Personal Independence Payment (PIP)
Personal Independence Payment is money to help you with extra costs if you have a disability severe enough that you need someone to help with your personal care, or you have physical difficulties walking, or need someone with you when walking outdoors and you are under 65 when you claim.
If you are aged 65 or over, you may be able to get Attendance Allowance instead. You may not think of yourself as disabled, but if you have a health condition or illness that means you need the sort of help we tell you about in these notes, you may be able to get Personal Independence Payment.
Personal Independence Payment has 2 separate components Care and Mobility.
Your disability may be physical, or you may have mental-health problems, learning difficulties, sight, hearing, or speech difficulties.
- Personal Independence Payment is not usually affected by your income or savings.
- Personal Independence Payment is not taken off other benefits and tax credits you may receive.
- you can claim Personal Independence Payment even if you have not paid any National Insurance contributions.
- you do not have to pay tax on the Personal Independence Payment you receive.
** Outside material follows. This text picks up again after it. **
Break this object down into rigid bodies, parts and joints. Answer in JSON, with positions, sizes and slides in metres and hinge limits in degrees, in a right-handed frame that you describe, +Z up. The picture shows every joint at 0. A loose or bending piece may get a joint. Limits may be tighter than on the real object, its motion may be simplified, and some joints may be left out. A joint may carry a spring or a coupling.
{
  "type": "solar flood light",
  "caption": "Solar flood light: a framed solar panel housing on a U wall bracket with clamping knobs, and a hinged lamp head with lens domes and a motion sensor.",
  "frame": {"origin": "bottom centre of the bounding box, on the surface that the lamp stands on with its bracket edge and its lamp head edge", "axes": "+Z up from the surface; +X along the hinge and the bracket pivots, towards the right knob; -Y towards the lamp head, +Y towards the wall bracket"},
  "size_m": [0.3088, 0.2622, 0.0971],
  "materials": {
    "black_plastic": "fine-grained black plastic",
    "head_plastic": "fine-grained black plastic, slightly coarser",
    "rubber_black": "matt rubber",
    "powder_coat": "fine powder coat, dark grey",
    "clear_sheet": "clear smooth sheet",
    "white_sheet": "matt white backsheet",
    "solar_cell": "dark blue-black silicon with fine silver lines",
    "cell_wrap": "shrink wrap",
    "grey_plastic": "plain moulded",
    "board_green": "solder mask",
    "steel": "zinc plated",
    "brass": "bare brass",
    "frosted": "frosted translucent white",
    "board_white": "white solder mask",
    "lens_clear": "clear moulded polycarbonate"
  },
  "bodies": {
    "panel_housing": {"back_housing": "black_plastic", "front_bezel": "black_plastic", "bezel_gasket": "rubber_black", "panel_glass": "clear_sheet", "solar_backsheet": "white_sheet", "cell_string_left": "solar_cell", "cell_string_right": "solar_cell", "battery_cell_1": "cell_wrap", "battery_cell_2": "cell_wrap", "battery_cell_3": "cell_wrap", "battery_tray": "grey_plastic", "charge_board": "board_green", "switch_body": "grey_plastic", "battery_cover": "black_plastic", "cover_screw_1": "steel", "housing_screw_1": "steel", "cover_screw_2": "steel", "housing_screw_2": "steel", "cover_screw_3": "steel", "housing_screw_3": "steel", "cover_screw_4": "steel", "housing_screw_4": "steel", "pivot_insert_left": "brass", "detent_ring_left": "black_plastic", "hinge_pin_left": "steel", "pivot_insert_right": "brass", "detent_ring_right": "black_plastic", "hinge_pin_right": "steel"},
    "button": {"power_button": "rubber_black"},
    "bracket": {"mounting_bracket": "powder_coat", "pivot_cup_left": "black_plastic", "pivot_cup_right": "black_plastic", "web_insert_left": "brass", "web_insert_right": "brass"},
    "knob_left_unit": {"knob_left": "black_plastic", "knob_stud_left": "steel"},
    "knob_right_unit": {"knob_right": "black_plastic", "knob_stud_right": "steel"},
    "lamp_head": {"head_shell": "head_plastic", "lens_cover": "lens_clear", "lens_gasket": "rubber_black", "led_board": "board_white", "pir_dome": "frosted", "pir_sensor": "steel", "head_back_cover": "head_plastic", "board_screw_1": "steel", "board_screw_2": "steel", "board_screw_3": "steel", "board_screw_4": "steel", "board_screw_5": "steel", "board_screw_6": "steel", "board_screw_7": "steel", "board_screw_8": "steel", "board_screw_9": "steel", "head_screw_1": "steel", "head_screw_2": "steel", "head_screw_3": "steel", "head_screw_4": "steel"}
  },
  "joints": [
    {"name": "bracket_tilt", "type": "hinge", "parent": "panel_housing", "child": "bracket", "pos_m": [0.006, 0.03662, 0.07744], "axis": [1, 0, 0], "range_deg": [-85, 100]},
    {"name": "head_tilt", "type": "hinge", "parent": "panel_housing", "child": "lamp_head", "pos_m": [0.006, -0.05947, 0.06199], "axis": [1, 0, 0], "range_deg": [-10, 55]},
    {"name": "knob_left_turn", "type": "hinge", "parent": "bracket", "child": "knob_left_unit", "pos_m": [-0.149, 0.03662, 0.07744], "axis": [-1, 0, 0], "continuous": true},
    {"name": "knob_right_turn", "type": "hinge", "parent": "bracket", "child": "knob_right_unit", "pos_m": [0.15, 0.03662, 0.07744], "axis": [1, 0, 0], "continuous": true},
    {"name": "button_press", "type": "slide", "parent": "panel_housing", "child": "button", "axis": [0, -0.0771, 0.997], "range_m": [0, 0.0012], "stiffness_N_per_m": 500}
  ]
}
- if you get Personal Independence Payment, you may get extra money with other benefits.
Frequently Asked Questions
You may get Personal Independence Payment if:
- You are under 65 when you make your claim
- Your disability means that you need help with your personal care or you need someone to supervise you for your own, or someone else’s safety and / or
- You have difficulty getting around outdoors and
- You have needed that help for at least three months and likely to continue needing this help for a further nine months.
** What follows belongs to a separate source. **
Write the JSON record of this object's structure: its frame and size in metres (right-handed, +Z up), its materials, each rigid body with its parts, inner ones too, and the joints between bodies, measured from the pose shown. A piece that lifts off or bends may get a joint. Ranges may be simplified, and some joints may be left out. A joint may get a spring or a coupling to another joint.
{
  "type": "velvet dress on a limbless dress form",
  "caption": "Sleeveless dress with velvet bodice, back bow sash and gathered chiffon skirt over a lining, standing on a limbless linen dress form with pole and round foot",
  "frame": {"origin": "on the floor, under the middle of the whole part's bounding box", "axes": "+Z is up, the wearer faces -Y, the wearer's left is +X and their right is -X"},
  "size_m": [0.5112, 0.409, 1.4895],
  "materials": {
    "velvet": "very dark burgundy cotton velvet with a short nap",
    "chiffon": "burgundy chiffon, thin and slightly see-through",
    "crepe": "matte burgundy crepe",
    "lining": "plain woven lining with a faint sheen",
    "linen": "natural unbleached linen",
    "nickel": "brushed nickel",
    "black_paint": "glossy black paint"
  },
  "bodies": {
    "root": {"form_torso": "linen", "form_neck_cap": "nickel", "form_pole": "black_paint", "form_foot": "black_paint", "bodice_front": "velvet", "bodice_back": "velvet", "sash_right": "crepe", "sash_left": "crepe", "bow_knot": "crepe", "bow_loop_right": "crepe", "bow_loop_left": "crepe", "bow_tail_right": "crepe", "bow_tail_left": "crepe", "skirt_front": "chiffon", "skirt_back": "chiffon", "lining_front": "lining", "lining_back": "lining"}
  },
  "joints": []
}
Even if you are not actually getting the help you need, you can still get Personal Independence Payment.
‘Help with personal care’ means day-to-day help with things like:
- washing or getting into or out of a bath or shower
- going to, or using the toilet, or
- telling people what you need, or making yourself understood
cooking yourself a meal – this includes things like using hot pans and kitchen utensils safely and planning your meal, or getting motivated to do these things.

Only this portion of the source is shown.